Only two mentions of British army bowers during the war have been found, though it is hardly credible that such serviceable and easily constructed shades were not more widely used. On 13 May 1776, Capt. Sir Francis-Carr Clerke, Gen. John Burgoyne's aide-de-camp, described in detail a large shade at Chambly, Canada:

We dine every Day under our Bower, which is much admired here. General Burgoyne gave me the Plan, & I was chief Engineer in the Execution of it. I assure your Lordship that it is quite Arcadian, the Dimensions are thirty by twenty, lofty in Proportion with a covered Roof.
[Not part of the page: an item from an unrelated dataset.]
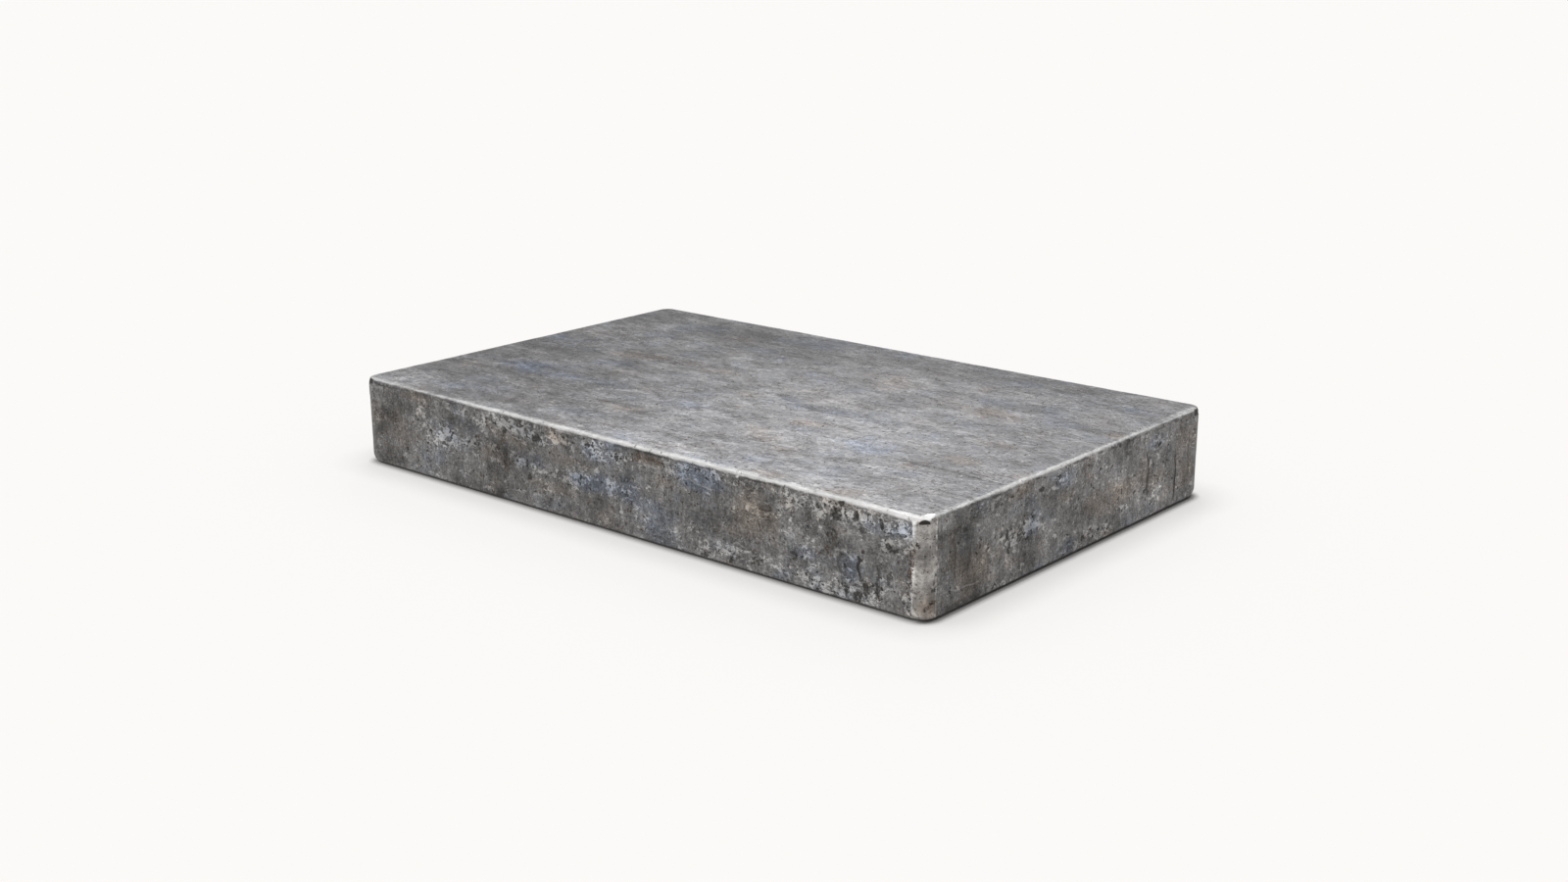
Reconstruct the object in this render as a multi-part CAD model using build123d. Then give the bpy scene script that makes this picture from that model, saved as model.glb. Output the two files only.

The Front is with open Arches & before it added a Colonade, if that is the right Name, however something like the Pantheon the Frame of the Building is finished with strong Timbers, & the whole afterwds. covered with green Boughs, which can be replaced from time to time with very little Trouble.21

In the next instance, the bowers were built by and for common soldiers. Near Newtown, Long Island, Capt. John Peebles, 42d Regiment, noted:

Thursday 14th. June 1781. The Battn. assembled at Newtown Churche & marched from thence about 6 o'Clock, the Country people furnish'd us with as many Waggons as we wanted, as well to get quit of us, as to part with a good grace.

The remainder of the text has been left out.